When Björk came home to Iceland after her 2007-2008 world tour, she found herself at a career crossroads. For the first time in years, she had no immediate obligations to any record label. "That was really exciting," she tells Rolling Stone. "It’s sort of where Radiohead were a few years ago [before they self-released In Rainbows]. I could do whatever I wanted."
Three years later, the singer is gearing up to unveil Biophilia – an ambitious cross-platform project including her seventh studio album (due this fall), high-tech live performances, a revamped website, a documentary and a line of interactive iPad apps (one for each new song) that she will roll out later this year. She sees Biophilia as an experiment that just might change the way music is consumed. "I think I’m probably semi-autistic or something – I’m just obsessed with riddles," Björk says. "It felt like the music industry was off the grid, and I wanted to solve the riddle."
She explored several alternatives to the traditional album format before hitting on the iPad plan. At first, moved by the financial crisis that hit Iceland in late 2008, she envisioned Biophilia as a physical structure dedicated to the study of music and nature. "Suddenly there were all these half-built huge buildings and unemployment and chaos and people rebelling," she says. "I was thinking I could get one of these buildings and change it into some sort of music museum-slash-school." She imagined young children wandering from room to room, hearing new sounds and learning all the way.

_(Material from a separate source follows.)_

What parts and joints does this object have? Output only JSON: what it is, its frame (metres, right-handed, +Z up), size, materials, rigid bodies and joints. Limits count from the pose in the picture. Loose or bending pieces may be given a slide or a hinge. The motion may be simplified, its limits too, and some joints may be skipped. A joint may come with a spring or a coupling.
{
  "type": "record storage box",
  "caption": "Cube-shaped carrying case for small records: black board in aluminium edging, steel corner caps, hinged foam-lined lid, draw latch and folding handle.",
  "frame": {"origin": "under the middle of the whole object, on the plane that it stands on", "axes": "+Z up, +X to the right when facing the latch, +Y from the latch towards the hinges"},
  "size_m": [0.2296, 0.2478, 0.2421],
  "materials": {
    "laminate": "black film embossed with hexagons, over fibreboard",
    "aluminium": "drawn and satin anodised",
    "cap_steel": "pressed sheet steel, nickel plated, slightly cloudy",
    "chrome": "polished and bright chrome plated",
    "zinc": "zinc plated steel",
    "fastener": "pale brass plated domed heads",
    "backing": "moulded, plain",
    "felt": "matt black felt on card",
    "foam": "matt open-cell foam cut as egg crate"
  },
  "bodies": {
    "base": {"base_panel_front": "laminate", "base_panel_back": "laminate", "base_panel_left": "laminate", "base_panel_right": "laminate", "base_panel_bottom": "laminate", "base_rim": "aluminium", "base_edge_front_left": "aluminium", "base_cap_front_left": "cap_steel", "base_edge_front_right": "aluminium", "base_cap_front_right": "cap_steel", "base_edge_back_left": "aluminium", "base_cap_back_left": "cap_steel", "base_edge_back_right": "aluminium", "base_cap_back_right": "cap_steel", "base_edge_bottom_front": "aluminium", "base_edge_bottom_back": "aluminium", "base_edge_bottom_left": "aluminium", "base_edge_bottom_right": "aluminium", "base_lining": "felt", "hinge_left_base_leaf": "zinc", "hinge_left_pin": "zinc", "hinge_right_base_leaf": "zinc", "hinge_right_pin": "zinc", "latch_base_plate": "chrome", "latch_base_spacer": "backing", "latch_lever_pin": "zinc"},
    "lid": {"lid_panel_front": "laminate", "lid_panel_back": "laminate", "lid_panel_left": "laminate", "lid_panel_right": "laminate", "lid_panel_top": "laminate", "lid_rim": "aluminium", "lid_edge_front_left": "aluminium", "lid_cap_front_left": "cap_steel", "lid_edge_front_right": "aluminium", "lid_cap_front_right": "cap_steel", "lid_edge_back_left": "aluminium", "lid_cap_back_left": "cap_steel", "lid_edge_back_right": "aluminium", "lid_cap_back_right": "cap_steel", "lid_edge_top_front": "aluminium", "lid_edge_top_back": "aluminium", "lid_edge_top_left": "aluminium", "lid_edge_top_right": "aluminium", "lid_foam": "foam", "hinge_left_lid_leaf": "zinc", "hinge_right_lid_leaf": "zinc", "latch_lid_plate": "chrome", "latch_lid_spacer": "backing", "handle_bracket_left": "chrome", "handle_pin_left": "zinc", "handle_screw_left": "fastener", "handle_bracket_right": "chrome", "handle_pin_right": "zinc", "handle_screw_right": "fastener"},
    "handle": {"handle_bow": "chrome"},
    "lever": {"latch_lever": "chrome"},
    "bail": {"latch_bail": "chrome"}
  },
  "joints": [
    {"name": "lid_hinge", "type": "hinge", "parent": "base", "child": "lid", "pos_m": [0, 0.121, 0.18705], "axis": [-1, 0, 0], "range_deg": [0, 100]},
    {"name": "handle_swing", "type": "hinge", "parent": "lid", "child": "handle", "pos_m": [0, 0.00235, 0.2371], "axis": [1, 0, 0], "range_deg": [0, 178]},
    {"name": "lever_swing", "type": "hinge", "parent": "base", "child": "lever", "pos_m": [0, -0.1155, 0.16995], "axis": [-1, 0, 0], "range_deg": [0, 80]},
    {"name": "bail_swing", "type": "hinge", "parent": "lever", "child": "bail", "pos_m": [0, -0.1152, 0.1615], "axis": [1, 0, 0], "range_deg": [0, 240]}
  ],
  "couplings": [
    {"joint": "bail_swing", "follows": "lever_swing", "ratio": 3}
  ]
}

Björk began writing songs for Biophilia around this time, thinking of them as a curriculum of sorts. A favorite topic was natural science ; the album has lyrics about crystal formation, plate tectonics and DNA replication. "I’ve always been interested in science," she adds. "My favorite subject in school was math, so I was quite often alone in classes with boys and chess nerds. When I was a kid, my rock star was [British naturalist] David Attenborough."
As she continued writing and began to record, engineer Damian Taylor helped her build or buy all manner of studio toys, like early pre-iPad touchscreens ; a digitally programmable hybrid between a gamelan and a celesta ; and a hotwired Nintendo controller hooked up to a pipe organ. Playing with the new instruments gave her songwriting a welcome shot in the arm. "I had been using similar methods for a while [before this album]," she adds. "Maybe I had gotten lazy. I really had to break out of old habits."
Meanwhile, Björk still wasn’t quite sure how she was going to deliver her new music to the public. After the museum/school dream proved impractical, she weighed an offer from National Geographic to score a 3-D nature film. "I was like, ‘Wow, that would be the coolest thing ever,’" she says. "I would be labelmates with sharks and lemurs !" She began writing a script with longtime collaborator Michel Gondry, but this plan fizzled in turn when he had to devote more time to directing The Green Hornet. (Gondry ultimately directed a forthcoming video for Biophilia’s first single, "Crystalline.")
She found a solution last spring, when Apple released the first-generation iPad. The tablet computer, she realized, offered a way to pack all the educational and entertainment value of a museum or a movie into an affordable form that would be available around the world. "I felt like technology had finally caught up with us," she says. "I got pretty over-excited."
She flew a crew of top app developers out to Iceland last summer, convincing them to work for free in exchange for half the profits from their creations. Together they devised a clever iPad game for each of Biophilia’s 10 songs, every one reflecting some aspect of music theory as well as a lesson drawn from nature. Users will be able to build a basic drum machine from DNA bases in "Hollow," fight off an army of mutating rhythms in "Virus" (pictured) or arrange geological layers to form chords in "Mutual Core."
Björk performed songs from Biophilia for the first time this week at Britain’s Manchester International Festival, where a 24-woman Icelandic choir backed her as she manipulated sounds using an iPad and assorted bespoke instruments. She plans to take the expensive production to six-week residencies in seven more cities over the next three years. "The thing we’re struggling with now is how to do the tour," she says. "The way we’re doing it, it’ll be lucky if we earn zero."